**Problem details**.
Print again only this span: the line with "clear_scene()", the line with "the imported model.", and all lines between them, exactly as given.

(Records with modeling code)
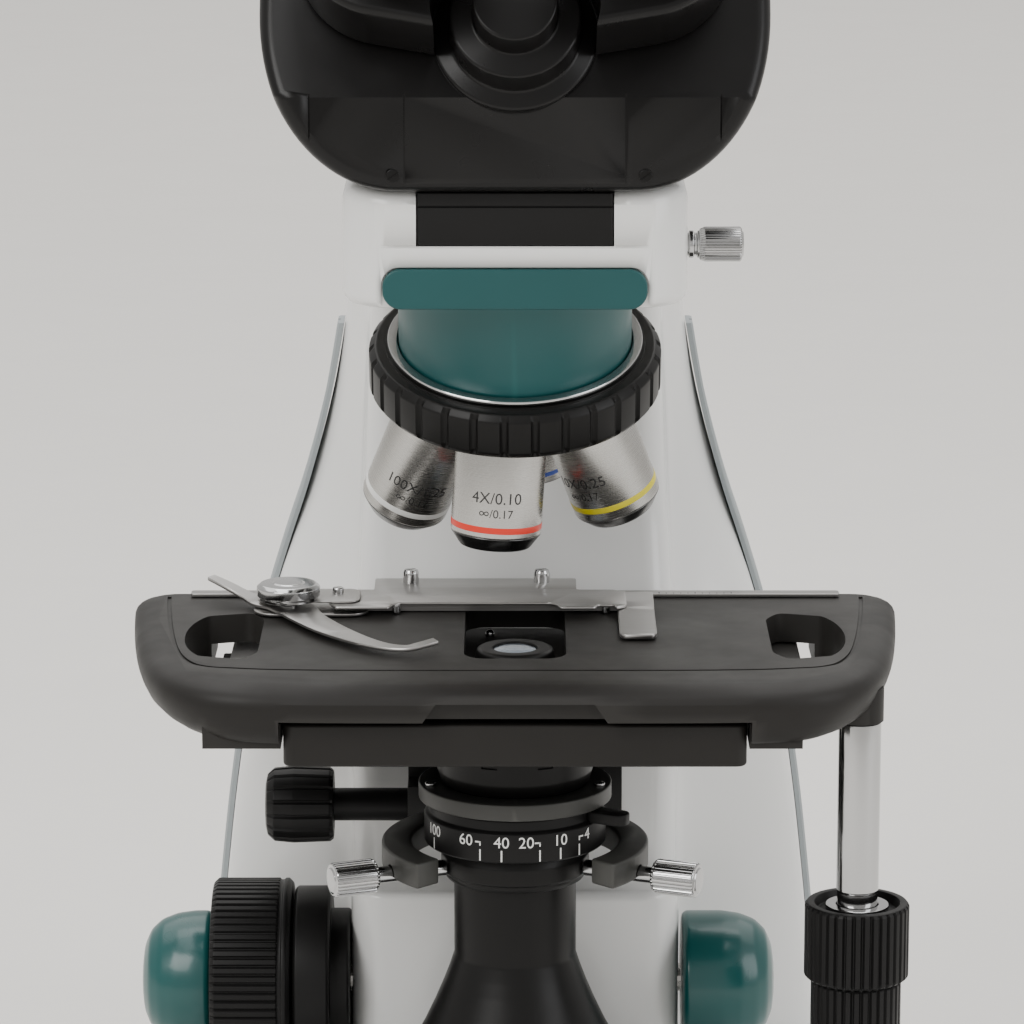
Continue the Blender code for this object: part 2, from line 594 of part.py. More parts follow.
def build_condenser_holder():
    """The sleeve that clamps the condenser, its slide and the open yoke for the centring screws."""
    holder = tube("condenser_holder", 26.0, SPIGOT_RADIUS + GAP, HOLDER_LOW, HOLDER_TOP, "black_paint",
                  spot(0, 0, 0), 28)
    slide = block("holder_slide", (-14, 14), (24.5, 41.7), (YOKE_LOW, HOLDER_TOP - 0.5), "black_paint")
    outline = arc(0.0, 0.0, YOKE_OUTER, -44.0, 224.0, 24) + arc(0.0, 0.0, YOKE_INNER, 224.0, -44.0, 24)
    yoke = prism("screw_yoke", outline, YOKE_LOW, YOKE_TOP, "black_paint", spot(0, 0, 0))
    fuse(holder, slide, yoke)
    for side, sign in (("left", -1.0), ("right", 1.0)):
        on_screw = spot(0, 0, SCREW_HEIGHT) @ along(screw_axis(sign))
        cut(holder, rod("yoke_hole_" + side, 2.6, 15, 45, "black_paint", on_screw))
        screw = [(0, 53), (4.2, 53), (4.7, 52.4), (4.7, 40.5), (4.2, 40), (2.2, 40),
                 (2.2, 20.4), (0, 20.4)]
        turned("centring_screw_" + side, screw, "chrome", on_screw, 14)
    knob = [(0, -69.8), (8.5, -69.8), (10.6, -67), (10.8, -60), (10.4, -51.4), (9.6, -50.8), (4.6, -50.8),
            (4.6, -20), (0, -20)]
    on_knob = spot(0, HEIGHT_KNOB_DEPTH, HEIGHT_KNOB) @ RIGHT
    turned("condenser_height_knob", knob, "dark_plastic", on_knob, 20)


# ---- the nosepiece ----

# Objectives: name, angle round the nosepiece from the front, and (radius, distance below the shoulder)
OBJECTIVES = (
    ("objective_4x", 0.0, ((12.1, 0), (12.1, 25.6), (9.6, 29.4))),
    ("objective_10x", 90.0, ((12.1, 0), (12.1, 29.0), (9.4, 32.4), (6, 32.8))),
    ("objective_40x", 180.0, ((12.1, 0), (12.1, 36), (9.0, 39.3), (5.2, 39.8), (4.4, 42.8))),
    ("objective_100x", -90.0, ((12.1, 0), (12.1, 36.8), (9.2, 40.2), (4.8, 40.5), (4.0, 43))),
)


def objective_axis(angle):
    """The direction of an objective, from the apex down through its front lens."""
    front = Vector((0.0, -math.cos(TILT), -math.sin(TILT)))
    side = Vector((1.0, 0.0, 0.0))
    turn = math.radians(angle) + TURNED_OFF_CLICK
    lean = front * math.cos(turn) + side * math.sin(turn)
    return lean * math.sin(TILT) - NOSE_UP * math.cos(TILT)


def build_nosepiece():
    ring_top = on_nose_axis(RING_FROM_APEX) @ along(NOSE_UP)
    slope = math.tan(TILT)
    plane = (SHOULDER_FROM_APEX - 1.2) / math.cos(TILT) - RING_FROM_APEX
    profile = [
        (0, 0), (RING_RADIUS - 1.5, 0), (RING_RADIUS, -1.5), (RING_RADIUS, -RING_THICK + 1.2),
        (RING_RADIUS - 1.2, -RING_THICK), (RING_RADIUS - 4.0, -RING_THICK),
        (31.0, -plane + 31.0 * slope), (8.0, -plane + 8.0 * slope), (5.0, -plane + 6.0 * slope),
        (0, -plane + 6.0 * slope),
    ]
    turret = turned("nosepiece", profile, "black_paint", ring_top, 32)
    for name, angle, shape in OBJECTIVES:
        axis = objective_axis(angle)
        apex = spot(0, 0, APEX_HEIGHT)
        socket = rod(name + "_boss", 12.6, SHOULDER_FROM_APEX - 5.5, SHOULDER_FROM_APEX - GAP, "steel",
                     apex @ along(axis), 20)
        fuse(turret, socket)
        profile = [(0, shape[0][1] + SHOULDER_FROM_APEX)]
        profile += [(radius, along_axis + SHOULDER_FROM_APEX) for radius, along_axis in shape]
        profile += [(0, shape[-1][1] + SHOULDER_FROM_APEX)]
        turned(name, profile, "steel", apex @ along(axis), 24)
    tube("bearing_ring", 34.0, CARRIER_RADIUS + GAP, GAP, 1.6, "chrome", ring_top, 32)
    carrier = rod("nosepiece_carrier", CARRIER_RADIUS, GAP, 34.0, "green_paint", ring_top, 32)
    trim = block("carrier_trim", (-60, 60), (-80, 80), (HEAD_LOW - GAP, HEAD_LOW + 50), "green_paint")
    cut(carrier, trim)


def build_lock_screw():
    screw = [(0, 60), (4.0, 60), (4.6, 59.3), (4.6, 49), (4.0, 48.4), (3.6, 48.4), (3.6, 45.6), (3.0, 45.6),
             (3.0, 22.9), (0, 22.9)]
    turned("head_lock_screw", screw, "chrome", spot(0, 0, LOCK_HEIGHT) @ RIGHT, 16)


# ---- the binocular head ----

def build_head():
    low = HEAD_TOP + GAP
    right = [(30.0 + 35.0 * math.sin(a), low + 44.0 * (1.0 - math.cos(a)))
             for a in [math.pi * i / 20 for i in range(11)]]
    right += [(65.0, 347.0)] + arc(49.0, 349.0, 16.0, 0.0, 90.0, 5)
    outline = right + [(-x, z) for x, z in reversed(right)]
    body = prism("head_body", outline, -45.0, 42.0, "head_black", spot(0, 0, 0) @ FRONT, 2.0)
    slope = spot(0, HINGE_DEPTH, HINGE_HEIGHT) @ along(EYE_OUT)
    wedge = prism("head_slope", rounded(-90, 90, -60, 90, 0), 0.0, 90.0, "head_black", slope)
    recess = rod("hinge_recess", 21.5, 37.0, 60.0, "head_black", spot(0, 0, RECESS_HEIGHT) @ FRONT, 24)
    stub = rod("hinge_stub", 10.5, 30.0, 41.0, "head_black", spot(0, 0, RECESS_HEIGHT) @ FRONT, 24)
    foot = [(0, 274.3), (22, 274.3), (22, 284.5), (20, 288.5), (20, 304.5), (0, 304.5)]
    dovetail = turned("head_dovetail", foot, "head_black", spot(0, 0, 0), 28)
    barrel = rod("hinge_barrel", HINGE_RADIUS, -10.0, 21.8, "head_black", slope, 20)
    cut(body, wedge, recess)
    fuse(body, stub, dovetail, barrel)
    build_eye_side(slope, "left", -1.0)
    build_eye_side(slope, "right", 1.0)


def build_eye_side(slope, side, sign):
    """One swinging prism housing with its tube, eyepiece and eyecup, all along the sloping axis."""
    outline = pear(EYE_SIDE, EYE_RISE, 23.0, 10.0, 6.0, 14.0)
    outline = [(sign * x, y) for x, y in outline]
    housing = prism("prism_housing_" + side, outline, GAP, 22.0, "head_black", slope, 2.0)
    cut(housing, rod("hinge_room_" + side, HINGE_RADIUS + GAP, -2.0, 30.0, "head_black", slope, 28))
    eye = slope @ Matrix.Translation(Vector((sign * EYE_SIDE, EYE_RISE, 0.0)) * MM)
    tube_profile = [(12.0, 52.0), (15.0, 52.0), (15.5, 51.5), (15.5, 21.0), (12.0, 21.0)]
    fuse(housing, turned("eyepiece_tube_" + side, tube_profile, "head_black", eye))
    cut(housing, rod("tube_bore_" + side, 12.0, 10.0, 60.0, "head_black", eye, 24))
    if side == "left":
        tube("dioptre_ring", 18.0, 15.8, 40.0, 50.5, "dark_plastic", eye)
    eyepiece = [
        (0, 74.0), (10.0, 74.0), (10.0, 75.0), (14.0, 75.0), (14.0, 66.0), (17.0, 66.0), (17.0, 53.5),
        (16.0, 52.3), (11.7, 52.3), (11.7, 30.0), (0, 30.0),
    ]
    turned("eyepiece_" + side, eyepiece, "head_black", eye)
    cup = [(14.3, 79.0), (18.5, 80.0), (20.0, 78.5), (18.6, 66.3), (14.3, 66.3)]
    turned("eyecup_" + side, cup, "rubber", eye)


clear_scene()
build_base()
build_base_controls()
build_arm()
build_focus_housing()
build_arm_trim()
build_inlet()
build_tower()
build_focus()
build_carriage()
build_stage_block()
build_stage_plate()
build_stage_drive()
build_slide_holder()
build_condenser()
build_condenser_holder()
build_nosepiece()
build_lock_screw()
build_head()
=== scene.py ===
"""The finished microscope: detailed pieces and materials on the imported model.

Lengths are in millimetres, and MM turns them into metres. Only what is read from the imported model
and the studio's own measures are in metres from the start. Heights are above the table. Depths are
counted from the optical axis, negative towards the observer.
"""
import math

import bmesh
import bpy
from mathutils import Matrix, Vector


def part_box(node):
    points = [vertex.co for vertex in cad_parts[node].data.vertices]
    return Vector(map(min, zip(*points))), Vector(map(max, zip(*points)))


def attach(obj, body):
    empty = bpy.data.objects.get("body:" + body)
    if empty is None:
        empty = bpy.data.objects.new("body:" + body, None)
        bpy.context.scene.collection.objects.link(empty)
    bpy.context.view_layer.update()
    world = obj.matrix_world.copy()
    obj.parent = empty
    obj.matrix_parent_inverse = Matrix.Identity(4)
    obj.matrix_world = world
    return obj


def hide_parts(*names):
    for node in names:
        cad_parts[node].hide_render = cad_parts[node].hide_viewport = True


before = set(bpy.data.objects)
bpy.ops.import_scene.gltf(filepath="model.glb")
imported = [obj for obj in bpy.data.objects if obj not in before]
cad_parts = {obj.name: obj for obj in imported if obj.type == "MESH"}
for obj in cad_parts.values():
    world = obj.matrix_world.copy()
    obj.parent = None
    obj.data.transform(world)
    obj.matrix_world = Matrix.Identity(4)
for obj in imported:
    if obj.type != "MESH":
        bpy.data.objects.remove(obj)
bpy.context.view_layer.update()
MM = 0.001


def corners(node):
    low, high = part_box(node)
    return Vector(low), Vector(high)


BARREL_LOW, BARREL_HIGH = corners("condenser_barrel")
AXIS_X = (BARREL_LOW.x + BARREL_HIGH.x) / 2
AXIS_Y = (BARREL_LOW.y + BARREL_HIGH.y) / 2
STAGE_TOP = corners("stage_plate")[1].z / MM


# ---- placing ----

def spot(x, depth, height):
    return Matrix.Translation(Vector((AXIS_X + x * MM, AXIS_Y + depth * MM, height * MM)))


def along(direction):
    """The rotation that turns local Z to the direction and keeps local X as level as it can."""
    z_axis = Vector(direction).normalized()
    side = Vector((1, 0, 0))
    if abs(z_axis.x) > 0.99:
        side = Vector((0, 1, 0))
    y_axis = z_axis.cross(side).normalized()
    x_axis = y_axis.cross(z_axis)
    return Matrix((x_axis, y_axis, z_axis)).transposed().to_4x4()


def slid(distance):
    return Matrix.Translation(Vector((0, 0, distance * MM)))


def spot_local(x, y, z):
    return Matrix.Translation(Vector((x, y, z)) * MM)


def about_z(angle):
    return Matrix.Rotation(angle, 4, "Z")


CENTRE = spot(0, 0, 0)
RIGHT = along((1, 0, 0))
FRONT = along((0, -1, 0))
SIDES = (("left", -1), ("right", 1))


# ---- outlines and profiles ----

def arc(x, y, radius, start, end, steps):
    angles = [math.radians(start + (end - start) * i / steps) for i in range(steps + 1)]
    return [(x + radius * math.cos(a), y + radius * math.sin(a)) for a in angles]


def rounded(x0, x1, y0, y1, radius, steps=8):
    points = arc(x1 - radius, y0 + radius, radius, -90, 0, steps)
    points += arc(x1 - radius, y1 - radius, radius, 0, 90, steps)
    points += arc(x0 + radius, y1 - radius, radius, 90, 180, steps)
    points += arc(x0 + radius, y0 + radius, radius, 180, 270, steps)
    return points


def eased(points, radius, closed=True, steps=3):
    """The polygon with its corners rounded; a point's third value, if any, is carried along."""
    result = []
    count = len(points)
    for i, point in enumerate(points):
        here = Vector(point[:2])
        extra = tuple(point[2:])
        if not closed and i in (0, count - 1):
            result.append((here.x, here.y) + extra)
            continue
        before = Vector(points[i - 1][:2]) - here
        after = Vector(points[(i + 1) % count][:2]) - here
        if before.length < 1e-6 or after.length < 1e-6:
            result.append((here.x, here.y) + extra)
            continue
        reach = min(radius, before.length * 0.45, after.length * 0.45)
        start = here + before.normalized() * reach
        end = here + after.normalized() * reach
        for k in range(steps + 1):
            t = k / steps
            spot_on = start * (1 - t) ** 2 + here * 2 * t * (1 - t) + end * t ** 2
            result.append((spot_on.x, spot_on.y) + extra)
    return result


def pear(x1, y1, radius1, x2, y2, radius2, steps=24):
    heading = math.degrees(math.atan2(y2 - y1, x2 - x1))
    lean = math.degrees(math.acos((radius1 - radius2) / math.hypot(x2 - x1, y2 - y1)))
    points = arc(x1, y1, radius1, heading + lean, heading + 360 - lean, 2 * steps)
    points += arc(x2, y2, radius2, heading - lean, heading + lean, steps)
    return points


def mirrored(points):
    return [(-x, y) for x, y in reversed(points)]


# ---- making pieces ----

def new_object(name, data):
    obj = bpy.data.objects.new(name, data)
    bpy.context.collection.objects.link(obj)
    return obj


def mesh_piece(name, bm, where, sharp=30):
    bmesh.ops.recalc_face_normals(bm, faces=bm.faces)
    mesh = bpy.data.meshes.new(name)
    bm.to_mesh(mesh)
    bm.free()
    mesh.shade_smooth()
    mesh.set_sharp_from_angle(angle=math.radians(sharp))
    obj = new_object(name, mesh)
    obj.matrix_world = where
    return obj


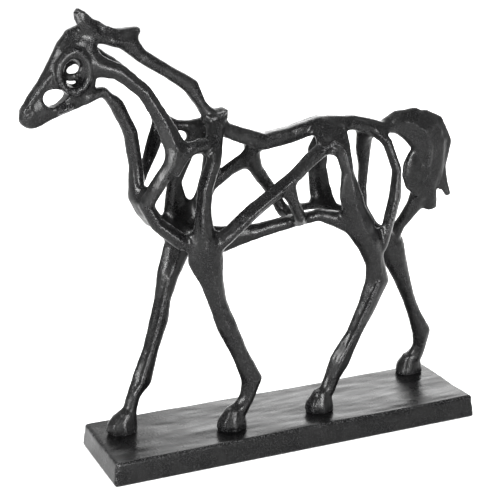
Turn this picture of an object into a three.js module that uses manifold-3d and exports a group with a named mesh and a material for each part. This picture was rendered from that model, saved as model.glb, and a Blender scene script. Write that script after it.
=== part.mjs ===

**Full output**.
clear_scene()
build_base()
build_base_controls()
build_arm()
build_focus_housing()
build_arm_trim()
build_inlet()
build_tower()
build_focus()
build_carriage()
build_stage_block()
build_stage_plate()
build_stage_drive()
build_slide_holder()
build_condenser()
build_condenser_holder()
build_nosepiece()
build_lock_screw()
build_head()
=== scene.py ===
"""The finished microscope: detailed pieces and materials on the imported model.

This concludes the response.